**Aim**
All the data should come back exactly as it was given.

**Dataset excerpt**
^^^^^^^^^^^^^^^^

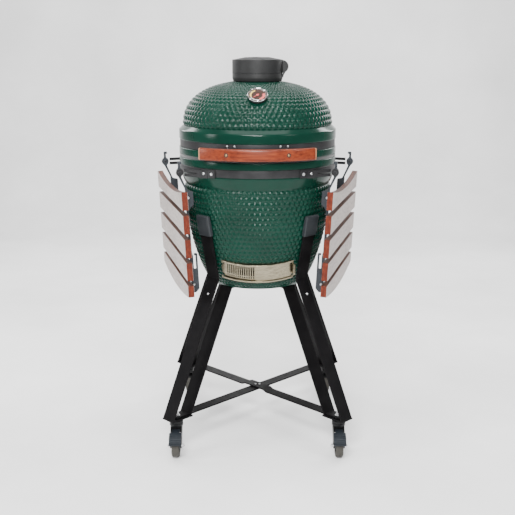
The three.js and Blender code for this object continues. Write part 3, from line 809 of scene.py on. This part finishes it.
# ---------------- chimney vent
def vent():
    base = rounded(((58, 1196), (80, 1193.6), (82.8, 1204), (82.8, 1218), (76, 1218), (76, 1213),
                    (58, 1213)), 0.8, 3)
    ear = rounded([(76, 1205), (84, 1206), (86, 1214), (92, 1224), (96, 1231), (93.5, 1238), (88, 1243.5),
                   (82.5, 1238), (84.5, 1231), (84.5, 1217), (76, 1217)], 1.5)
    ears = [shifted(upright(ear, 5), y=y) for y in (-17, 17)]
    piece("vent_collar", joined(turned(base, 128, loop=True), *ears), CAST, "lid", ["vent_base"], sharp=40)
    pin = turned(((3, -19.4), (3, 19.4), (0, 19.4)), 20)
    piece("vent_pin", aimed(pin, (88, 0, 1238), Y), CAST, "lid")

    disc_z = low, high = 1213.6, 1217
    spokes = [swept(rect((22, 56), disc_z), a + 18, a + 54, 6) for a in range(0, 360, 72)]
    hub = turned(((24, low), (24, high), (9, high), (9, high + 1.6), (0, high + 1.6)), 48)
    rim = turned(rounded(rect((54, 75.4), disc_z), 0.8, 2), 96, loop=True)
    piece("vent_daisy", joined(hub, rim, *spokes), CAST, "vent_disc", ["vent_disc"])

    cup = fillet([(76.5, 1218.5), (82.9, 1218.5), (83, 1219), (83, 1262), (56, 1267), (40, 1270), (0, 1271),
                  (0, 1264), (50, 1260), (76.5, 1255), (76.5, 1218.5)], 0.7)
    piece("vent_hood", turned(cup, 128, loop=True), CAST, "vent_cap", ["vent_cap"], sharp=50)
    lug_x, lug_z, lug_r = 81, 1240.5, 20.5
    lug = [(lug_x - 0.5, lug_z - lug_r)]
    for step in range(15):
        a = math.radians(-88 + 12.6 * step)
        lug.append((lug_x + lug_r * math.cos(a), lug_z + lug_r * math.sin(a)))
    piece("vent_lug", upright(lug, 26), CAST, "vent_cap", bevel=2.5)


# ---------------- thermometer
def thermo_place(shape):
    return shifted(spun(shape, 90 - THERMO_TILT, "X"), *thermo_centre())


def thermometer():
    # The case's dark cast side wall under the bezel stands for the shade beneath it: painted shade.
    case = turned(((0, -58), (4, -54), (4, 1.0), (28, 1.0), (30.6, 2.6), (30.6, 8.7), (28.4, 8.7),
                   (28.4, 9.4), (0, 9.4)), 96)
    piece("thermo_case", thermo_place(case), CAST, "lid", ["thermometer"], "dial", sharp=50)
    bezel = turned(((28.3, 8.6), (31.2, 8.6), (31.5, 10.4), (31.1, 12.0), (30.3, 12.6), (29.4, 12.1),
                    (28.6, 10.0)), 96, loop=True)
    piece("thermo_bezel", thermo_place(bezel), CHROME, "lid", sharp=50)
    face = turned(((28.6, 9.3), (28.6, 9.9), (0, 9.9)), 72)
    piece("thermo_face", thermo_place(face), DIAL, "lid")
    # Angles run from the bottom of the dial (-Y of the placed disc).
    arcs = ((DIAL_GOLD, "gold", 20, 112, 19, 23.5), (DIAL_RED, "red", 200, 290, 16, 23.5),
            (DIAL_WHITE, "white", 116, 196, 21.5, 23.5))
    for material, name, start, end, inner, outer in arcs:
        band = spun(swept(rect((inner, outer), (9.8, 10.15)), start, end, 24), 180)
        piece(f"thermo_arc_{name}", thermo_place(band), material, "lid")
    marks = []
    for i in range(25):
        long = 3.4 if i % 4 == 0 else 1.8
        marks.append(spun(box((-0.3, 0.3), (27.4 - long, 27.4), (9.85, 10.2)), -150 + 12.5 * i))
    piece("thermo_marks", thermo_place(joined(*marks)), DIAL_WHITE, "lid")
    needle = prism(((-1.1, -6), (1.1, -6), (0.4, 19), (-0.4, 19)), 10.6, 11.2)
    hub = turned(((3.8, 9.8), (3.8, 11.4), (2.8, 12.0), (0, 12.0)), 28)
    piece("thermo_needle", thermo_place(joined(spun(needle, 132), hub)), DIAL_RED, "lid")


# ---------------- draft door
def draft_place(shape):
    return shifted(spun(shape, DRAFT_TILT, "X"), *DRAFT_AXIS)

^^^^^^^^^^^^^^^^

**Solution to the exercise**
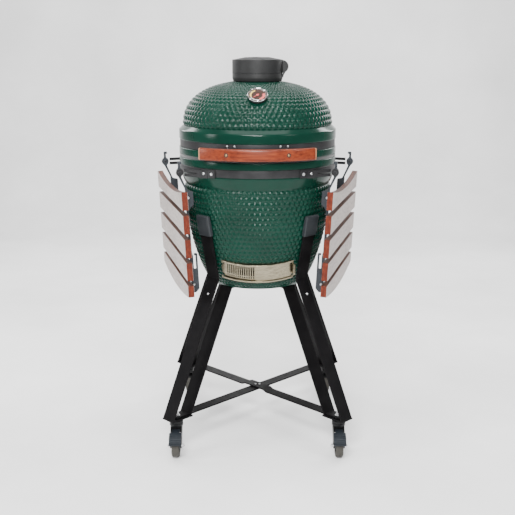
The three.js and Blender code for this object continues. Write part 3, from line 809 of scene.py on. This part finishes it.
# ---------------- chimney vent
def vent():
    base = rounded(((58, 1196), (80, 1193.6), (82.8, 1204), (82.8, 1218), (76, 1218), (76, 1213),
                    (58, 1213)), 0.8, 3)
    ear = rounded([(76, 1205), (84, 1206), (86, 1214), (92, 1224), (96, 1231), (93.5, 1238), (88, 1243.5),
                   (82.5, 1238), (84.5, 1231), (84.5, 1217), (76, 1217)], 1.5)
    ears = [shifted(upright(ear, 5), y=y) for y in (-17, 17)]
    piece("vent_collar", joined(turned(base, 128, loop=True), *ears), CAST, "lid", ["vent_base"], sharp=40)
    pin = turned(((3, -19.4), (3, 19.4), (0, 19.4)), 20)
    piece("vent_pin", aimed(pin, (88, 0, 1238), Y), CAST, "lid")

    disc_z = low, high = 1213.6, 1217
    spokes = [swept(rect((22, 56), disc_z), a + 18, a + 54, 6) for a in range(0, 360, 72)]
    hub = turned(((24, low), (24, high), (9, high), (9, high + 1.6), (0, high + 1.6)), 48)
    rim = turned(rounded(rect((54, 75.4), disc_z), 0.8, 2), 96, loop=True)
    piece("vent_daisy", joined(hub, rim, *spokes), CAST, "vent_disc", ["vent_disc"])

    cup = fillet([(76.5, 1218.5), (82.9, 1218.5), (83, 1219), (83, 1262), (56, 1267), (40, 1270), (0, 1271),
                  (0, 1264), (50, 1260), (76.5, 1255), (76.5, 1218.5)], 0.7)
    piece("vent_hood", turned(cup, 128, loop=True), CAST, "vent_cap", ["vent_cap"], sharp=50)
    lug_x, lug_z, lug_r = 81, 1240.5, 20.5
    lug = [(lug_x - 0.5, lug_z - lug_r)]
    for step in range(15):
        a = math.radians(-88 + 12.6 * step)
        lug.append((lug_x + lug_r * math.cos(a), lug_z + lug_r * math.sin(a)))
    piece("vent_lug", upright(lug, 26), CAST, "vent_cap", bevel=2.5)


# ---------------- thermometer
def thermo_place(shape):
    return shifted(spun(shape, 90 - THERMO_TILT, "X"), *thermo_centre())


def thermometer():
    # The case's dark cast side wall under the bezel stands for the shade beneath it: painted shade.
    case = turned(((0, -58), (4, -54), (4, 1.0), (28, 1.0), (30.6, 2.6), (30.6, 8.7), (28.4, 8.7),
                   (28.4, 9.4), (0, 9.4)), 96)
    piece("thermo_case", thermo_place(case), CAST, "lid", ["thermometer"], "dial", sharp=50)
    bezel = turned(((28.3, 8.6), (31.2, 8.6), (31.5, 10.4), (31.1, 12.0), (30.3, 12.6), (29.4, 12.1),
                    (28.6, 10.0)), 96, loop=True)
    piece("thermo_bezel", thermo_place(bezel), CHROME, "lid", sharp=50)
    face = turned(((28.6, 9.3), (28.6, 9.9), (0, 9.9)), 72)
    piece("thermo_face", thermo_place(face), DIAL, "lid")
    # Angles run from the bottom of the dial (-Y of the placed disc).
    arcs = ((DIAL_GOLD, "gold", 20, 112, 19, 23.5), (DIAL_RED, "red", 200, 290, 16, 23.5),
            (DIAL_WHITE, "white", 116, 196, 21.5, 23.5))
    for material, name, start, end, inner, outer in arcs:
        band = spun(swept(rect((inner, outer), (9.8, 10.15)), start, end, 24), 180)
        piece(f"thermo_arc_{name}", thermo_place(band), material, "lid")
    marks = []
    for i in range(25):
        long = 3.4 if i % 4 == 0 else 1.8
        marks.append(spun(box((-0.3, 0.3), (27.4 - long, 27.4), (9.85, 10.2)), -150 + 12.5 * i))
    piece("thermo_marks", thermo_place(joined(*marks)), DIAL_WHITE, "lid")
    needle = prism(((-1.1, -6), (1.1, -6), (0.4, 19), (-0.4, 19)), 10.6, 11.2)
    hub = turned(((3.8, 9.8), (3.8, 11.4), (2.8, 12.0), (0, 12.0)), 28)
    piece("thermo_needle", thermo_place(joined(spun(needle, 132), hub)), DIAL_RED, "lid")


# ---------------- draft door
def draft_place(shape):
    return shifted(spun(shape, DRAFT_TILT, "X"), *DRAFT_AXIS)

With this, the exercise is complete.